Augmented Semantic Signatures of Airborne LiDAR Point Clouds for Determining Change in Time-varying Data

LiDAR point clouds provide rich geometric information, which is particularly useful for the analysis of complex scenes of urban regions. Finding structural and semantic differences between two different three-dimensional point clouds, say, of the same region but acquired at different time instances is an important problem. Usually, the data capture has inconsistencies when taken at different time instances, e.g., sampling densities, and the orientation of the flight path. Hence, change detection involves computationally expensive registration and segmentation. We are interested in capturing the relative differences in the geometric uncertainty and semantic content of the point cloud without the registration process. Hence, we propose an orientation-invariant geometric signature of the point cloud, which integrates its probabilistic geometric and semantic classifications. We study different properties of the geometric signature, which are image-based encoding of geometric uncertainty and semantic content. We explore different metrics to determine differences between these signatures, which in turn compare point clouds without performing point-to-point registration.
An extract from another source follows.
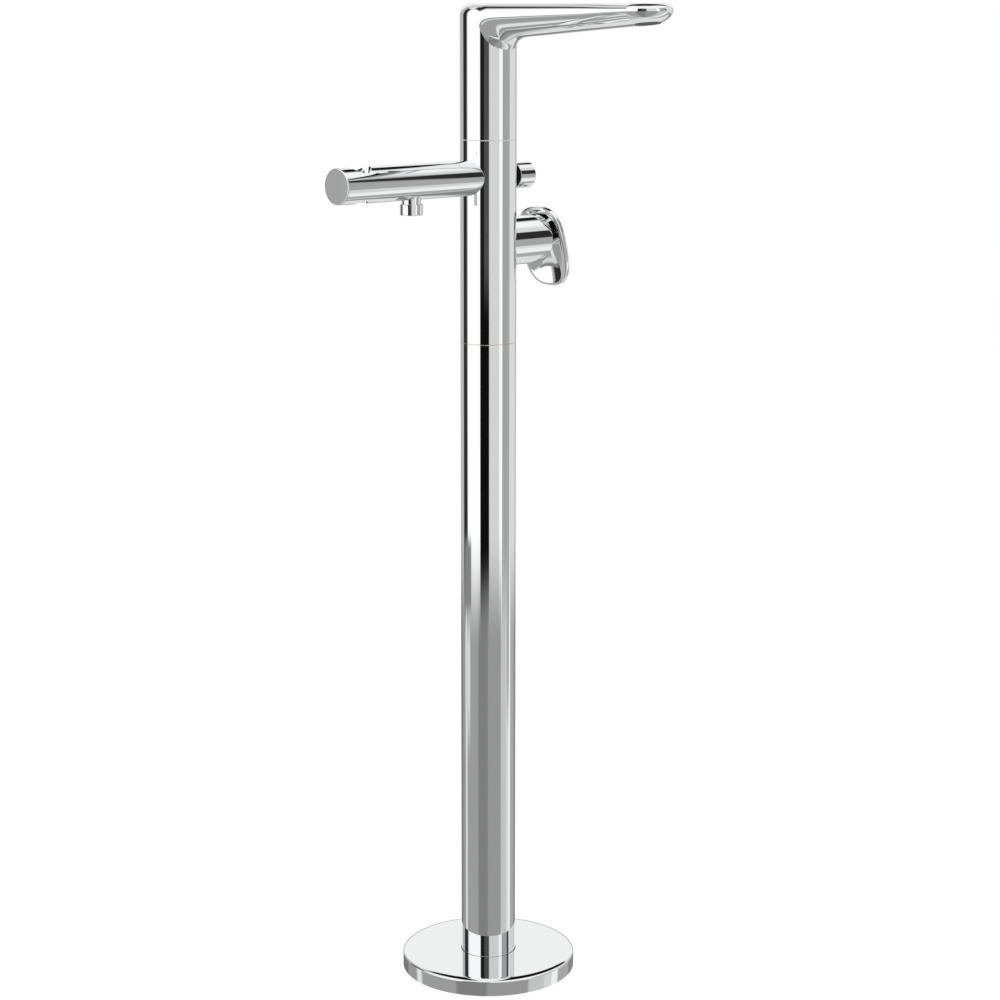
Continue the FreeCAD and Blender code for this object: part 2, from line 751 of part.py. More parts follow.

We have observed that a point cloud with four semantic classes, namely, buildings, trees, road, and low-vegetation, that the tree class shows a characteristic pattern. Thus, we use a case study of airborne LiDAR point clouds where the visual and the quantitative comparisons of the geometric signatures of point clouds are useful in demonstrating changes during a thematic event, such as progressive deforestation, in the topography of an urban region. Our results show that the differences in the signatures corroborate with the geometric and semantic differences of the point clouds.